Face à certains politiques, Saïed peut paraître déconcertant. Il s’est appuyé sur les réseaux sociaux. La jeunesse qui le soutient, éduquée et en attente de justice sociale, a relayé les messages de son candidat via facebook, Twitter & Co. Un puissant vecteur dans un pays qui compte près de huit millions de comptes Facebook pour une population de onze millions. Les Tunisiens sont addicts à la téléphonie mobile. On dénombre quatorze millions de numéros. Carton plein. Ils seront 620 000 électeurs à choisir le numéro 17 au premier tour. Le 17, c’est Saied. Le 4, Karoui, obtient 520 000 suffrages malgré son incarcération.

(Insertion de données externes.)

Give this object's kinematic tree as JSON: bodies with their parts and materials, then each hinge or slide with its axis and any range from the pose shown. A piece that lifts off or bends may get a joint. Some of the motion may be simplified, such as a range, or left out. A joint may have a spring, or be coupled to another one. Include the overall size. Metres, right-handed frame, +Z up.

Kais Saied : la Constitution, rien que la Constitution
Depuis 2013, les premiers soubresauts liés aux assassinats politiques de Chokri Belaïd et Mohamed Brahmi, Kaïs Saïed s’est imposé peu à peu comme un visage familier. Il intervient régulièrement à la télévision pour évoquer la Constitution. Le journal télévisé de la Wataniya, la chaîne publique nationale, lui confie une place de choix pour évoquer de façon constitutionnelle les soubresauts politiques. Selon lui, ses propos, affirmés, réaffirmés, sur l’origine de la situation actuelle trouve ses racines dans le non-respect des origines de la révolution de 2011. Le social, rien que le social.